- DVD cover art
- Directed by: Frank Sudol
- Written by: Frank Sudol
- Produced by: Frank Sudol
- Starring: Frank Sudol
- Cinematography: Frank Sudol
- Edited by: Frank Sudol
- Music by: Frank Sudol
- Production company: BlackArro Productions
- Distributed by: Unearthed Films (United States) Horizon Motion Pictures (International)
- Release dates: April 9, 2008 (Philadelphia Film Festival); August 5, 2008 (DVD premiere);
- Running time: 82 minutes
- Country: United States
- Language: English

= Dead Fury =

Dead Fury is a 2008 American adult animated comedy horror parody film written and directed by Frank Sudol, with Sudol also doing all animation, music, and voice characterizations.
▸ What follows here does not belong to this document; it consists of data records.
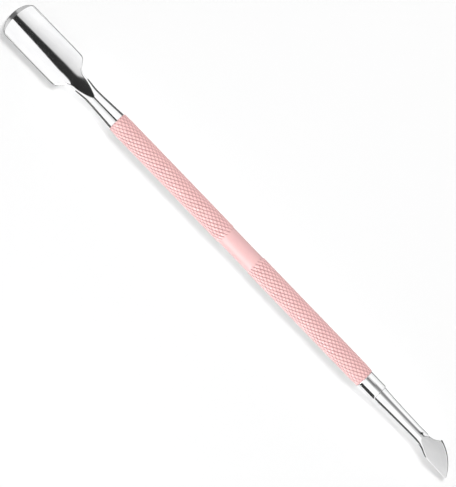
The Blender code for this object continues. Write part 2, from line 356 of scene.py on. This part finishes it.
def makePusher():
    end, bevel = pusher["end"], pusher["bevel"]
    depth, across = pusher["frontDepth"], pusher["frontHalf"]
    squareFrom = end + pusher["sweptLength"]   # slices are square across the blade from here on

    def swept(rows, x, share):
        return [[(x + share * depth * (1 - math.sqrt(1 - (y / across) ** 2)), y, z) for y, z in row]
                for row in rows]

    back, top = pusherSlice(end + bevel)
    edgeBack = pusherSlice(end)[0]
    edgeTop = [(y, z + pusher["edge"]) for y, z in edgeBack]
    loops = [swept((edgeBack, edgeTop), end, 1.0)]
    for width, rise in pusher["edgeRoll"]:
        rows = [[(y, z + (up - z) * share) for (y, z), (_, up) in zip(low, high)]
                for low, high, share in ((edgeBack, back, width), (edgeTop, top, rise))]
        loops.append(swept(rows, end + bevel * width, 1 - (1 - pusher["bevelSweep"]) * width))
    stations = [end + bevel]
    stations += spread(end + bevel + pusher["bladeGap"], pusher["bladeStop"], pusher["bladeSlices"])
    stations += spread(pusher["waistStart"], pusher["hollowEnd"], pusher["waistSlices"])
    for x in stations:
        share = pusher["bevelSweep"] * max(0.0, (squareFrom - x) / (squareFrom - end - bevel))
        loops.append(swept(pusherSlice(x), x, share))
    for x in spread(pusher["coneStart"], pusher["gripStart"], pusher["coneSlices"]):
        loops.append(placed(pusherSlice(x), x))
    for x in (pusher["gripStart"], pusher["tangEnd"]):
        loops.append(placed(roundSection(pusher, pusher["tangRadius"]), x))

    def finishOf(k, i, count):
        return 1 if k == len(pusher["edgeRoll"]) and i >= count // 2 else 0

    return loft("pusherSpoon", loops, finishOf, [buffed, satin], pusher["sharpAngle"])


remover = {
    "landSteps": 10, "innerSteps": 30, "sharpAngle": 22,
    "end": removerHigh.x / mm, "collarEnd": 46.3, "tangEnd": removerLow.x / mm, "tangRadius": 1.12,
    "arcCentre": (60.5, -7.73), "arcRadius": 10.94, "corner": 63.2,   # the curved cutting edge
    "faceStart": 59.75, "faceStartHeight": 1.55, "faceTipHeight": -0.3,
    "neckRuns": [(46.3, 49.0, 14), (49.5, 59.75, 18)],   # first, last and number of slices
    "faceRuns": [(59.87, 63.2, 34), (63.4, 69.6, 30)], "tipSlices": [69.75, 69.88],
    "along": {   # (x, value) keys along the tool
        "far": [(46.3, 1.97), (47.7, 1.88), (49.0, 1.81), (53.6, 1.67), (58.2, 1.59), (60.0, 1.6),
                (60.9, 1.6), (61.4, 1.68), (62.0, 1.94), (62.5, 2.25), (62.9, 2.58), (63.2, 2.84)],
        "near": [(46.3, 1.97), (47.7, 1.88), (49.0, 1.81), (53.6, 1.67), (58.2, 1.59), (60.0, 1.59),
                 (61.5, 1.79), (62.5, 2.18), (63.7, 2.49), (65.4, 2.59), (69.4, 2.57), (70.0, 2.45)],
        "farLand": [(59.75, 1.57), (60.2, 0.86), (60.8, 0.45), (61.4, 0.29), (62.4, 0.36), (63.2, 0.54),
                    (64.5, 0.45), (66.3, 0.4), (68.5, 0.34), (69.6, 0.22), (70.0, 0.04)],
        "nearLand": [(59.75, 1.57), (60.2, 1.04), (61.1, 0.62), (62.2, 0.44), (63.1, 0.36), (63.7, 0.2),
                     (66.3, 0.15), (70.0, 0.04)],
        "back": [(46.3, -1.97), (47.7, -1.88), (49.0, -1.81), (53.6, -1.67), (58.2, -1.59), (61.1, -1.52),
                 (63.7, -1.2), (66.8, -0.88), (70.0, -0.5)],
        "sideTop": [(58.2, 0.0), (61.1, 0.2), (63.7, 0.32), (66.8, -0.12), (70.0, -0.42)],
        "sideLow": [(58.2, 0.0), (61.1, 0.05), (63.7, 0.12), (66.8, -0.28), (70.0, -0.49)],
        "flatness": [(60.0, 0.0), (63.7, 0.7), (70.0, 0.7)],
    },
}


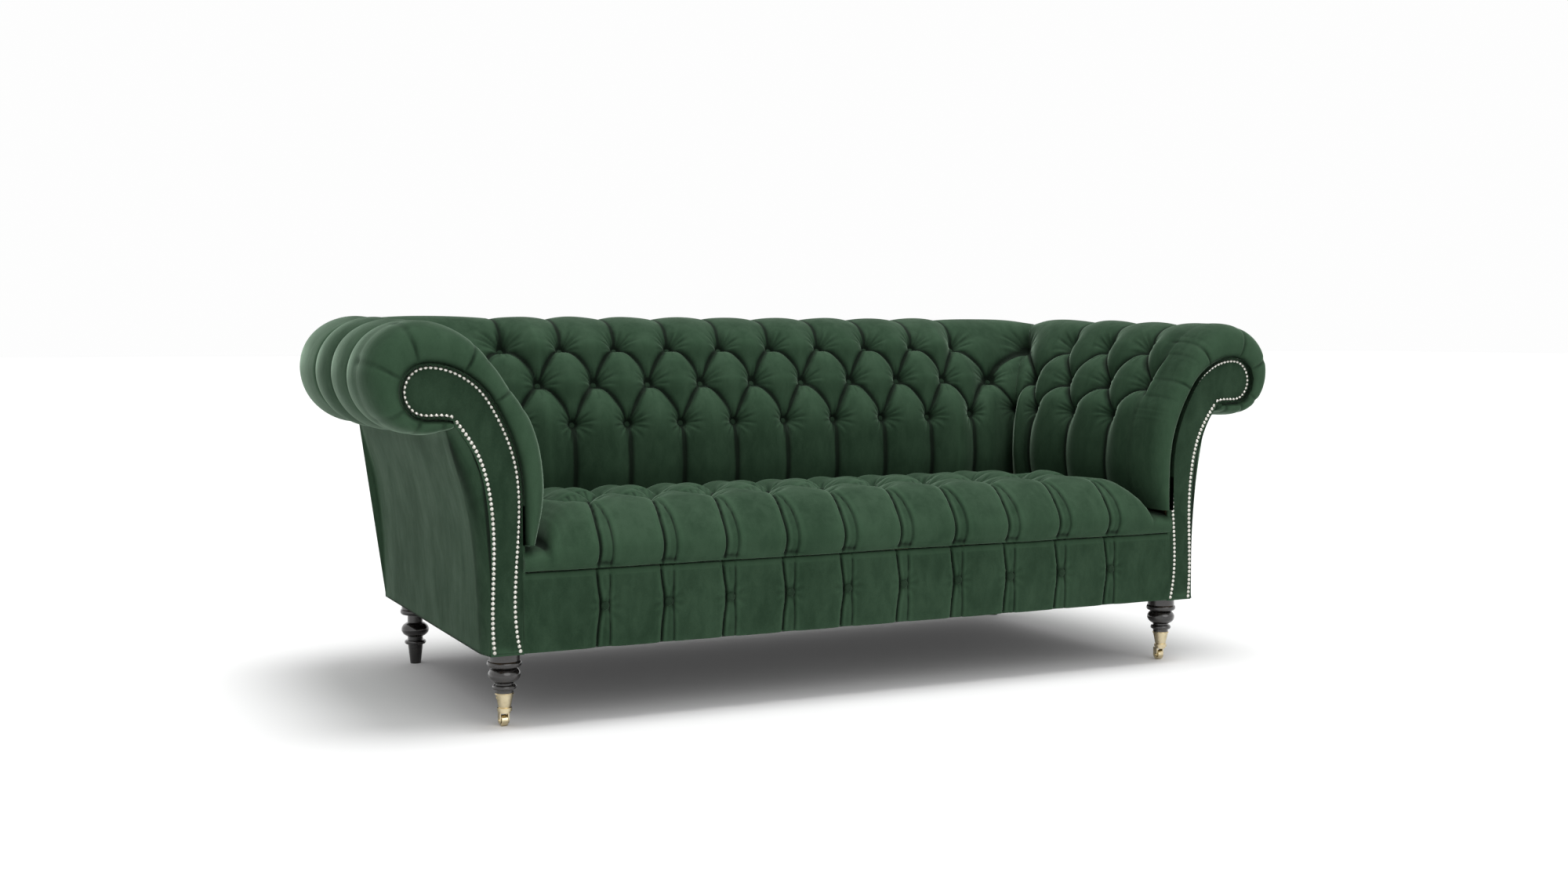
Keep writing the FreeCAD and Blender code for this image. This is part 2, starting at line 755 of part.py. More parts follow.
def rounded_bar(name, corner, extent):
    """A bar with its long edges rounded over."""
    bar = box(name + "_blank", corner, extent)
    document.recompute()
    item = document.addObject("Part::Fillet", name + "_round")
    item.Base = bar
    longest = max(edge.Length for edge in bar.Shape.Edges)
    long_edges = [n for n, edge in enumerate(bar.Shape.Edges, start=1) if edge.Length > longest - 0.01]
    radius = size("head_rail_round")
    item.Edges = [(n, radius, radius) for n in long_edges]
    return item


HEAD_X = "base_width / 2 + 100"
HEAD_Z = "arm_crest - 131"
BACK_HEAD_Y = f"{BASE_REAR} - 30"
BACK_HEAD_Z = "overall_height - 125"
STAY_Y = f"{BASE_REAR} - 228"
REAR_BOARD_Y = f"{BASE_REAR} - 204"
for side_name, side in SIDES:
    keep(
        rounded_bar(
            side_name + "_scroll",
            (
                low_corner(f"{HEAD_X} - head_rail_width / 2", "head_rail_width", side),
                BOARD_REAR,
                f"{HEAD_Z} - head_rail_height / 2",
            ),
            (
                "head_rail_width",
                f"({BACK_HEAD_Y}) + head_rail_width / 2 - ({BOARD_REAR})",
                "head_rail_height",
            ),
        ),
        side_name + "_arm_scroll_rail",
    )
    keep(
        box(
            side_name + "_stay",
            (
                low_corner(f"{BOARD_INNER} + arm_foot_width / 2", "stay_rail", side),
                BOARD_REAR,
                "pad_foot - stay_height",
            ),
            ("stay_rail", f"{REAR_BOARD_Y} - ({BOARD_REAR})", "stay_height"),
        ),
        side_name + "_arm_stay_rail",
    )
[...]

The film debuted at the Philadelphia Film Festival April 9, 2008, and was released on DVD on August 5, 2008, through Unearthed Films.

==Plot==
Max, Pop, Jen and Jake are deer hunting out of season. Earlier, a hiker had found an ancient book of spells and after reading a few lines had turned into a demon. Hearing noise in the brush, the group thinks they have found a deer, only to discover it is the transformed hiker. Fearful, the groups shoots at the demon and takes refuge in a nearby cabin. As more and more zombie-fied creatures attack the group, they use every implement available to defend themselves. As the group begins to get possessed one by one only Max remains and he must fight for his live against the zombies and a family of freaks.

==Release==
The DVD extras include 40 minutes of excluded storyboards, deleted and extended scenes, the Making of Dead Fury where Sudol narrates his use of Photoshop to create the film and its characters, a slide show of the original story art, a full commentary track where the filmmaker shares observations about his work and inspirations, as well as a gallery that includes trailers for City of Rott, Dead Fury, Rock & Rule, Junk, and Frankenhooker,

==Critical reception==
DVD Talk stated that the film "is quite literally a one-man show". Described as a "crudely animated tale", they stated that the film "is a very interesting curiosity" better suited to being a 25-minute short.
Film Threat panned the film, calling it "shamelessly cartoonish".
Movie Cynics, while they praised Sudol for his work on City of Rott, judged Dead Fury interesting but less successful.
Philadelphia City Paper referred to the film's length as "excruciating" and made note that the film's flaws included production values that "would barely pass muster on YouTube", a story concept that seemed "borrowed ideas seemingly made in an afternoon in between Xbox games", and juvenile humor "penned at a sixth-grade reading level."
On the other hand, Dread Central found no flaws and wrote that it "not only remains on top of its game, but it outdoes City of Rott at every turn!"
Fatally Yours referred to Dead Fury as a "leaner, meaner movie" when compared to City of Rott, and wrote that it has more gore and humor in a "tighter and a lot more focused plot."